I haven't written in a week or so. I have been concentrating on some other writing, but the going has been slow there, too. Basically, I am depressed, and it is hard for me to write when I am depressed. Some people, artists, spend their whole lives depressed, creating some of the greatest works this world has ever known. I cannot do that. And then I get depressed by the fact that I am not writing and a terrible spiral ensues.
Desire and acceptance are what I am struggling with. I suppose those are what every human being's problem is, at least with the exception of the Buddha, but he is long dead. Desiring the things I can't have, and not being accepting of the fact that I can't. That is life in a nutshell. From the instant of our birth, the desire for our first gasp of oxygen, and once that is fulfilled, our mother's breast. These are desires the attainment of is necessary to life, but desires none the less. We desire life. So, from the first instant it begins.
And then it grows. After tasting other foods, we are no longer satisfied with the tit. We want something with more texture and flavor. If we get a taste of sugar, forget about it. Nothing else will taste the same. We become little, toddler dope fiends. Then we want toys. We get tired of toys, and we want new toys. With each desire satisfied comes a new one.
Why is this? Why can't we be happy with what we have? A trait necessary to our survival, a longing to better our situation which helped us to get out of the trees and caves and with the struggle to store enough food to survive the winter? A genetic predisposition to never be satisfied, to keep looking forward no matter what, which is no longer needed and now causes nothing but grief? Something akin to isolationism and racism, which severed to ensure the propagation of our lineage and the advancement of our genes? Hating outsiders was great before we had supermarkets and more than enough breeding stock to go around. Now it is pointless. I suppose desire could have had similar benefits. Desire is what made our species the lords of this planet. If a dog has a warm place to sleep, some food, and an occasional scratch or two it is fairly content. We would look for a better place to live. tastier food, and a $2000 massage chair to do our scratching.
There is no end to it. Everywhere I look there is something I want. A house, a car, a phone, a pair of shoes, a woman, a drug...................... the list goes on ad infinitum.
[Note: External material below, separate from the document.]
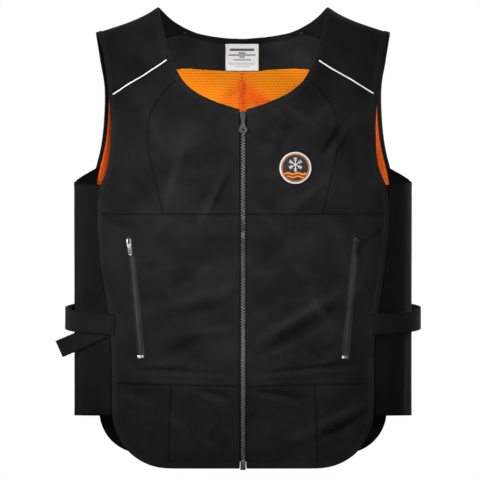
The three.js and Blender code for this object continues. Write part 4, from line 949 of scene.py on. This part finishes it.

If I got one of those things, I would want one of the others, or the newer version of whatever I had attained. I have learned very little in my 42 years, but I have learned that. It is hard to think of myself as ever being content.
But my desires have scaled down. I don't want a Ferrari. I don't want a 22 year old model to sleep with. (Maybe just once, but not to marry) I don't even want to be rich. I want to be happy. I want love. I want to go home. I want to one day write something humanity will find good and remember. These are not extravagant, I don't think. And who knows? Maybe if I actually reached these goals I would be happy and content. Desires to seem to shrink as you get older. Or maybe acceptance grows stronger. Maybe you can reach an equilibrium between desire and acceptance, desiring mainly what is reachable and accepting the fact that most things are out of reach. I don't know. Part of the difficulty for me is the things I most desire are pretty much out of my control.
I don't have much else. I am trying to get out of the rut I am and get back in the swing of things. This is me getting my feet wet and back into the practice of writing. I have had people writing and asking me what is going on, so I wanted to tell them. Someday I will be happy again and the words will flow.